The girl waited while Eva and Nina took in Fifinella.
“I’m Helena.”
“I’m Eva Scott, and this is my friend Nina Rogers.”
Nina stepped forward to shake the much taller girl’s hand. “Charmed to meet you, Helena.”
Helena scanned a list that she held. “They gave me the task of welcoming the girls to our class. It’s something I can do. Organize folks.” She pulled out a silver pen, a frown creasing her milky-smooth features, and placed a couple of neat ticks on her list.

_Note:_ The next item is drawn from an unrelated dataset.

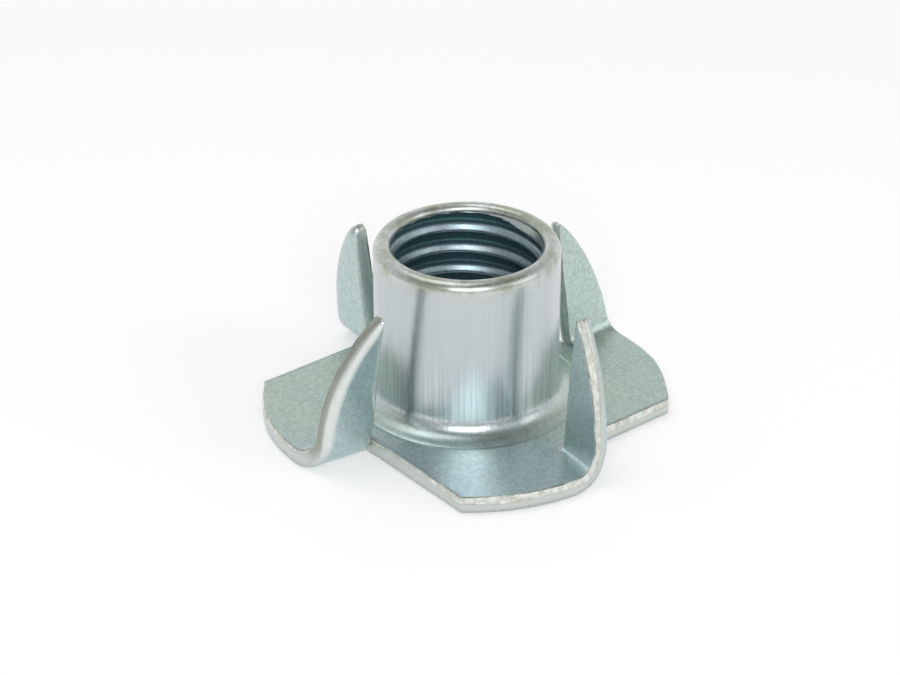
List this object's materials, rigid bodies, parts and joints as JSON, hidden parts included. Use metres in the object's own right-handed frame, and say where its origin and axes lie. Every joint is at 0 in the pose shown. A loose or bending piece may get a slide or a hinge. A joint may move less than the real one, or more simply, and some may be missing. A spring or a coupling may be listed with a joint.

Nina caught Eva’s eye and raised a brow.
“We’ve been on that train for days on end,” Nina said. “I hardly know up from down, and yet, I can tell you, the sight of those planes makes me feel like I’ve arrived home at last. But you look like you’re as cool as the sea in summer.”
“You’ve come from California?” Helena asked, looking up from their names on the paper. “No wonder you’re exhausted.”
“All the way from LA,” Eva said.
The other girl standing next to Helena stepped forward.
“This is Nancy.” Helena had a well-modulated voice that sounded like it came from the East Coast, from one of Boston’s or New York’s finest schools. They’d come prepared to meet all sorts of girls, and it seemed that the group would not disappoint.